読書感想「まんがで読破 武士道」

まんがで読破シリーズがkindleで11円セールやっていたので20冊ほど購入してみました。まんがで読破シリーズの存在は昔から知っていたのですが、どうせ薄っぺらい子供だましなんだろ、と正直ナメていていました。が、読んでみたら意外とクオリティ高くておどろきました。基本的に難しい原著の内容を漫画で分かりやすく解説しています。いきなり原著を読むよりも漫画である程度理解してからよむと深い理解が得られるのではないでしょうか。この手の本はどうしても、作者の気持ちというか解釈が入ってしまうので、そこらへんで評価が分かれてしまうようです。

 

さて、武士道ですがこれは新渡戸稲造著書の武士道の漫画版となります。ちなみに漫画だと後半でなぜか忠臣蔵が始まります。これは、ページを増すための策なんでしょうけど、どうかと思いますねw

 

何故、武士道を書くに至ったか
新渡戸稲造が武士道を書くに至った理由として海外留学中の経験が書かれております。留学中に日本人の道徳観の基準は何かということを説明できなかったことがきっかけとのことです。欧米では道徳観としてキリスト教がその役割を果たしていますが日本の場合、神教・仏教があるものの明確な基準として役割を果たしていたわけではないからです。「お天道様がみている」なんて言葉はあったりしますが、ここら辺の概念を上手く説明するのは難しいのでしょう。帰国した新渡戸稲造は、そのことを考えに考え、著したのが武士道です。

武士道の感想
義・礼・勇・誠・仁・名誉をの観点で武士道について、日本人の根本となる考え方欧米諸国の考え方との違いについて本書では解説されていきます。

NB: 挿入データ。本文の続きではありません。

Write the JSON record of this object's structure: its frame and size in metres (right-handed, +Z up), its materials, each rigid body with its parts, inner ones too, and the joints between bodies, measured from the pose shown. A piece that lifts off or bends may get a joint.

その中で印象的だった所に触れます。


匹夫の勇
勇気と言ってもわざと危険を冒し討ち死にすることを指す言葉です。これではただの犬死として蔑まれたようです。本当の勇気とは生きるべきときに生き死ぬべき時に死ぬ、無意味な所で勇気を振り絞ってもしょうがないのです。車の運転中に煽られても、勇気を出して対抗しては行けません、スルーしてやり過ごす勇気を持ちましょう。無意味な戦いを避ける、これは様々な偉人たちが説いてきた言葉ですね。勇敢と無謀は違うといった所でしょうか。

義と仁
義は厳しさ、仁は優しさ。どちらかに偏ってはいけないバランス感覚が大事。仕事でも家庭でも言えることでしょうね。


度を過ぎた礼はもはやまやかしである。
作法だけで気持ちがこもっていなければ何も意味がない。これは意外でしたね。当時からこのような考えがあったのでしょうか。これは作者の解釈なのか、原作に書かれているかは不明ですが、形だけの礼は無意味ですね。ルールにとらわれ形骸化したり本質を見失ってはいけません。
守・破・離の考えですね。
利休「規矩作法 守り尽くして破るとも離るるとても本を忘るな」

まんがで読破シリーズ想像以上に面白かったです。時間があれば新渡戸稲造の方も読んでみたいと思います。こちらは相当難易度が高いようで挫折し方も多いようです。